How to use this guide in your search
- Start with a comfortable total monthly budget that includes P&I, taxes, insurance, PMI if applicable, and HOA if relevant.
- Use the per-$1,000 payment benchmarks to translate rate changes into loan changes quickly.
- Map your budget to price tiers that match homes you would actually consider in Mount Pleasant.
- Confirm current property taxes for any home on your shortlist with the local assessor, then refresh your totals.
- Ask your lender for a detailed loan estimate with today’s rate options, points, and lock terms.
If you are moving from the city to the suburbs, you likely care about commute, parks, local services, and access to schools. Keep those priorities front and center while you run the numbers.
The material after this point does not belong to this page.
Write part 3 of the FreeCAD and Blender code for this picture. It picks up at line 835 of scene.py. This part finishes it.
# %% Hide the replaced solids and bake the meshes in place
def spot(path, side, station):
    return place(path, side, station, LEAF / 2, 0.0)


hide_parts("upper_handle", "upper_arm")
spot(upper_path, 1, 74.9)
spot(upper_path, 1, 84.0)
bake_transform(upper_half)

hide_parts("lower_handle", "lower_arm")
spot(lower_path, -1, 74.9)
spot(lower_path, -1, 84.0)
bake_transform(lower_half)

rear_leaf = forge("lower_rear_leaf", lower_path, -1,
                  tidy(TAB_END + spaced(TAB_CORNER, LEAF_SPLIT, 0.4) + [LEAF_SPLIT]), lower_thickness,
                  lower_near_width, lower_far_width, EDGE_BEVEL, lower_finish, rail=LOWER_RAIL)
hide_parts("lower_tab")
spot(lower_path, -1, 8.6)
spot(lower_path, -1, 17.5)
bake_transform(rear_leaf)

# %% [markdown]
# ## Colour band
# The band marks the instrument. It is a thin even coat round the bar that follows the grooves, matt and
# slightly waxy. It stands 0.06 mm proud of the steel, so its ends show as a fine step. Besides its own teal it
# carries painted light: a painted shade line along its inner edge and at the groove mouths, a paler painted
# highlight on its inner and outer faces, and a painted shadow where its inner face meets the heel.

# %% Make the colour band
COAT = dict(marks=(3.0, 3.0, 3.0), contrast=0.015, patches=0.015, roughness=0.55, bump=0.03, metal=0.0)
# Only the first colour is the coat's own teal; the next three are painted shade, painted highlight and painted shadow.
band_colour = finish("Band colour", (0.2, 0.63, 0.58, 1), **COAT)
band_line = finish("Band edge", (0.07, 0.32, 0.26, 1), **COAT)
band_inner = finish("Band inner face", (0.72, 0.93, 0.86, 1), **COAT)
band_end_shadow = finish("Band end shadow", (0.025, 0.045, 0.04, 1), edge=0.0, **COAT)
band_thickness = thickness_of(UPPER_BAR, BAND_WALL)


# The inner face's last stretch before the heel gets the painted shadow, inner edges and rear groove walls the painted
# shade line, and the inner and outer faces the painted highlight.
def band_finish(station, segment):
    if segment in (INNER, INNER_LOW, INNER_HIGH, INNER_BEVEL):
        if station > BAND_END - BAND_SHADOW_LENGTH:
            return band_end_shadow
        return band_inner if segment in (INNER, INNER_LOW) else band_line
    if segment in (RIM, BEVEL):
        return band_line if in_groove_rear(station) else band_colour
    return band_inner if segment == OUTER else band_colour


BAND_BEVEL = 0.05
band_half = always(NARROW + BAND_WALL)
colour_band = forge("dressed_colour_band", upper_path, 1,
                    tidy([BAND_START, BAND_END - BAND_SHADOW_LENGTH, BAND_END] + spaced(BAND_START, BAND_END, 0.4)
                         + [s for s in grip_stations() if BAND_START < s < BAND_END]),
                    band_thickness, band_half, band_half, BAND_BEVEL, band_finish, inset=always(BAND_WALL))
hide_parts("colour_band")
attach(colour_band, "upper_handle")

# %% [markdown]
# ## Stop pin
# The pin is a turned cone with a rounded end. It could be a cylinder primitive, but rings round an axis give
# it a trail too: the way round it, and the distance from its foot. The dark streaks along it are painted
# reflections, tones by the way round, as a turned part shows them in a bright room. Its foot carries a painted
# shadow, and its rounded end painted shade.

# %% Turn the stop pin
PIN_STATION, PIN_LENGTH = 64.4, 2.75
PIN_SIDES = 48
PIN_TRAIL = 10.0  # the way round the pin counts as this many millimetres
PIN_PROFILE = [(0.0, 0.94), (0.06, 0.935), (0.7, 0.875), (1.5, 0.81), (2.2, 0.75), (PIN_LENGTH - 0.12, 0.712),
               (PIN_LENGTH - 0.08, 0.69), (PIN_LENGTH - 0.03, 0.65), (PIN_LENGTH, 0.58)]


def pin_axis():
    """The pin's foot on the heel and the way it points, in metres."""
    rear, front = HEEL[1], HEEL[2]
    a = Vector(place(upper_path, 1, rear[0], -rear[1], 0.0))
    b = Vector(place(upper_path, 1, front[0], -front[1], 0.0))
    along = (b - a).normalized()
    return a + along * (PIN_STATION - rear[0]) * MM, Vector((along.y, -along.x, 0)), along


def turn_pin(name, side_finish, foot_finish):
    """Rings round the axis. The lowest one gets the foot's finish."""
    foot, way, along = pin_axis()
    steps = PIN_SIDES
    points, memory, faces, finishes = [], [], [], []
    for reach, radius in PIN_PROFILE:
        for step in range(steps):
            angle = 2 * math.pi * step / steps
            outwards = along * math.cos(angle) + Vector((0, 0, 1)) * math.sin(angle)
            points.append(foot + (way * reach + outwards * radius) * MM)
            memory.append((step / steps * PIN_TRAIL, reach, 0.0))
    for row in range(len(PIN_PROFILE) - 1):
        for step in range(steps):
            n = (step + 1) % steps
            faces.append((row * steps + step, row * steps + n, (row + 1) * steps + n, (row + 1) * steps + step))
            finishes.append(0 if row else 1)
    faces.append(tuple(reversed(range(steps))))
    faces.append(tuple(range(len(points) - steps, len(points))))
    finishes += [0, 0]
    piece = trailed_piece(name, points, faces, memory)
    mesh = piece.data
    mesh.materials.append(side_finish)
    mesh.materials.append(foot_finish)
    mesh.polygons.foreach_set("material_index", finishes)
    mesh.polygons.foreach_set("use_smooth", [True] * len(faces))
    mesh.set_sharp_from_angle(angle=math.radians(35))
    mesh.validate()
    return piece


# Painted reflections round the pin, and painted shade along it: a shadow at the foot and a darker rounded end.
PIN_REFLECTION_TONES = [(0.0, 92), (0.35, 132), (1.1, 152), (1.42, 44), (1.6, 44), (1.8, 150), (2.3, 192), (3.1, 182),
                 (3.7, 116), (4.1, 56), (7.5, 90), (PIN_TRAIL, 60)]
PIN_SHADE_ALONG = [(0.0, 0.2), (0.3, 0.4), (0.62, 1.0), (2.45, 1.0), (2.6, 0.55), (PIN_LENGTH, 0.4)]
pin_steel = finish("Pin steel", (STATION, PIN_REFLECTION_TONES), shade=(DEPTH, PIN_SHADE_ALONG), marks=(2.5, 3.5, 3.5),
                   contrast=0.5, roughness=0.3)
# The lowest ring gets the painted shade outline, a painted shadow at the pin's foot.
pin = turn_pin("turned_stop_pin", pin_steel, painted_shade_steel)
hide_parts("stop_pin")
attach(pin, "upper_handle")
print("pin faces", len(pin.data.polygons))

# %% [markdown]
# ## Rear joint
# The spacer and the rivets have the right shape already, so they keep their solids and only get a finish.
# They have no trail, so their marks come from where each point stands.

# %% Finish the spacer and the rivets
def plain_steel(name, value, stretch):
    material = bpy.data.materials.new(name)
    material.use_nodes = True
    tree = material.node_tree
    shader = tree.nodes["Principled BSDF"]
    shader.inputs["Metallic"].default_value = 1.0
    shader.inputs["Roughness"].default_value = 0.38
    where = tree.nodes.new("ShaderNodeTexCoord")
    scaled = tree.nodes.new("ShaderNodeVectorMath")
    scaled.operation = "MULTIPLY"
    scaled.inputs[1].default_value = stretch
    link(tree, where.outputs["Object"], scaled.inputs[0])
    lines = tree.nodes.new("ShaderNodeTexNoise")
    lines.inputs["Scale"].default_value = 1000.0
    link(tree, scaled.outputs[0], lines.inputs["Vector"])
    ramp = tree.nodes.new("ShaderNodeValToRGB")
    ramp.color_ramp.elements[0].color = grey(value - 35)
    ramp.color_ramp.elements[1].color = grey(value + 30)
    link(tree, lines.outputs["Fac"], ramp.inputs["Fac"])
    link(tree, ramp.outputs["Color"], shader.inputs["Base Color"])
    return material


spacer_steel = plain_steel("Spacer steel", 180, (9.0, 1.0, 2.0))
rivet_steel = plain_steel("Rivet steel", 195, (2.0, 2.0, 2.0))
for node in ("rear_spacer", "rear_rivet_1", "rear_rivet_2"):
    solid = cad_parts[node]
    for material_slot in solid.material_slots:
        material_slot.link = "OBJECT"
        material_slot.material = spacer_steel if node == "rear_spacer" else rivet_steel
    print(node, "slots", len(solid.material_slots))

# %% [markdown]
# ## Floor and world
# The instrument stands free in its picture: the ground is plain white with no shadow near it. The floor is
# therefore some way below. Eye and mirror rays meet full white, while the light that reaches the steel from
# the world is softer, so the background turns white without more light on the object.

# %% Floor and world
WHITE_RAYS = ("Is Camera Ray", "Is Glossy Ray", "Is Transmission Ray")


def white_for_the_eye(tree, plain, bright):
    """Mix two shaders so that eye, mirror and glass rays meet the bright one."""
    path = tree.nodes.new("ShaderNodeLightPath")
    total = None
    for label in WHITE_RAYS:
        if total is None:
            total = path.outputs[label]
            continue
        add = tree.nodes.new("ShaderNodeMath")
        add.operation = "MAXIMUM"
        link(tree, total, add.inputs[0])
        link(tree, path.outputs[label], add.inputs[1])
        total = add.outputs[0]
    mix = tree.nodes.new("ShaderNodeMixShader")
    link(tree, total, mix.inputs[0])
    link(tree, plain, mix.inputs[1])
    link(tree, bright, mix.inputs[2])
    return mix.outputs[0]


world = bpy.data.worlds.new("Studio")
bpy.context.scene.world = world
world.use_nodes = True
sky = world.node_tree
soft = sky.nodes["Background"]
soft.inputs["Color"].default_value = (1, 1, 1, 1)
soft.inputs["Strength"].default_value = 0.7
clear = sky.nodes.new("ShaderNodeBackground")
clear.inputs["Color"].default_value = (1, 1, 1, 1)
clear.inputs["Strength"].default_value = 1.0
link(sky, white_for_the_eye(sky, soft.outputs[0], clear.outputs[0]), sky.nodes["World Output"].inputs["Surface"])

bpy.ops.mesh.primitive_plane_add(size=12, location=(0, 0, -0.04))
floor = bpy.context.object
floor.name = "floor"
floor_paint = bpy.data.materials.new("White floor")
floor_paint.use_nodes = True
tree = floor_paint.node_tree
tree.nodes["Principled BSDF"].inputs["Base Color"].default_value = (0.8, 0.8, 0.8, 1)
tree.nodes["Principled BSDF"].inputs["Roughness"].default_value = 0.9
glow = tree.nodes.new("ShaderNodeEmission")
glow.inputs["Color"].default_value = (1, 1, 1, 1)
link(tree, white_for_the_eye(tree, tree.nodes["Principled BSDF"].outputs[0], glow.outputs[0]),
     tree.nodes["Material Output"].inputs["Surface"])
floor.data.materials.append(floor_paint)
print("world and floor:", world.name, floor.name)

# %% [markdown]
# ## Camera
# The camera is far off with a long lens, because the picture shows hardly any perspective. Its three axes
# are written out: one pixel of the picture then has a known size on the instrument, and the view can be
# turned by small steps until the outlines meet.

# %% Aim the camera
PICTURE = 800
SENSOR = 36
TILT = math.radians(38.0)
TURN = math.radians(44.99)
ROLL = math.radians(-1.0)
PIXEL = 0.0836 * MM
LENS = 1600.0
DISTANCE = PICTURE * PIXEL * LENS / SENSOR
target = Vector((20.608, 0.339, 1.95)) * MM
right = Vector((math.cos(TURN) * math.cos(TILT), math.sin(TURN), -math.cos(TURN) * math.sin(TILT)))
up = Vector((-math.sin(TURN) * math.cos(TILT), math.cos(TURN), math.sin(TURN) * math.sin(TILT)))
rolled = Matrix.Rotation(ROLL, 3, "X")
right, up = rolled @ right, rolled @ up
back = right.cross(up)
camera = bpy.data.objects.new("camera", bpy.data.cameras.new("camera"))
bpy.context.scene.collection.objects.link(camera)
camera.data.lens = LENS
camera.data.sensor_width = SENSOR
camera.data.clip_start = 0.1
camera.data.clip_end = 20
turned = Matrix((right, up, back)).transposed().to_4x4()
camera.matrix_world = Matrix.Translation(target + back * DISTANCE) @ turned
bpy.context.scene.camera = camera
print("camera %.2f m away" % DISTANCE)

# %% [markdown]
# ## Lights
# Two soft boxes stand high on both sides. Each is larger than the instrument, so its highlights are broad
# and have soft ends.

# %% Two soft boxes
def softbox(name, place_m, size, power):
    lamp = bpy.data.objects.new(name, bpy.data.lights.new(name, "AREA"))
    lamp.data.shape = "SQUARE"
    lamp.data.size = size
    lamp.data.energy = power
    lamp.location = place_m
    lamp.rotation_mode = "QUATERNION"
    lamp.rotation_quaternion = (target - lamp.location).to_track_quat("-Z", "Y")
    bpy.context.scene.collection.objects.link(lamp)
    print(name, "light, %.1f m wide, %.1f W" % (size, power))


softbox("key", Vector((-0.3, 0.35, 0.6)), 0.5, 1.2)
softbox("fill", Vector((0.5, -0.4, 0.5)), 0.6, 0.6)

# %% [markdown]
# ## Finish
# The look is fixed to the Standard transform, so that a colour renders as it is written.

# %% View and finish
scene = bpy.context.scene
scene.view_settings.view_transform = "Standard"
The right plan balances lifestyle fit with a payment you can live with.
Ready to put a personalized plan together for Mount Pleasant and nearby Westchester communities? Connect with Lizette Sinhart for neighborhood guidance, price strategy, and a budget-first buying plan. Let’s find your forever home. Get in touch.
FAQs
How do rates change my maximum purchase price?
- With a $3,000 monthly P&I target and 20% down, a shift from 4.0% to 6.5% can reduce a rough purchase price estimate from about $786,000 to about $593,000.
How much does a 1% rate increase add to my payment on a $680k loan?
- Roughly several hundred dollars per month, about $430 in this example, based on the change in payment per $1,000 between nearby rate tiers.
What non-rate costs should I plan for in Westchester?
- Property taxes, homeowner’s insurance, PMI if under 20% down, HOA or common charges for condos, and closing costs, all of which can materially change your monthly total.
Should I wait for rates to drop before buying?
- Timing the market is uncertain; buy when you find a home you like and can afford comfortably, keeping in mind that lower rates can also attract more buyers and push prices up.
How do rate locks work when I make an offer?
- Many lenders offer 30 to 60 day locks with possible float-down options; confirm terms, costs, and deadlines with your lender before you sign.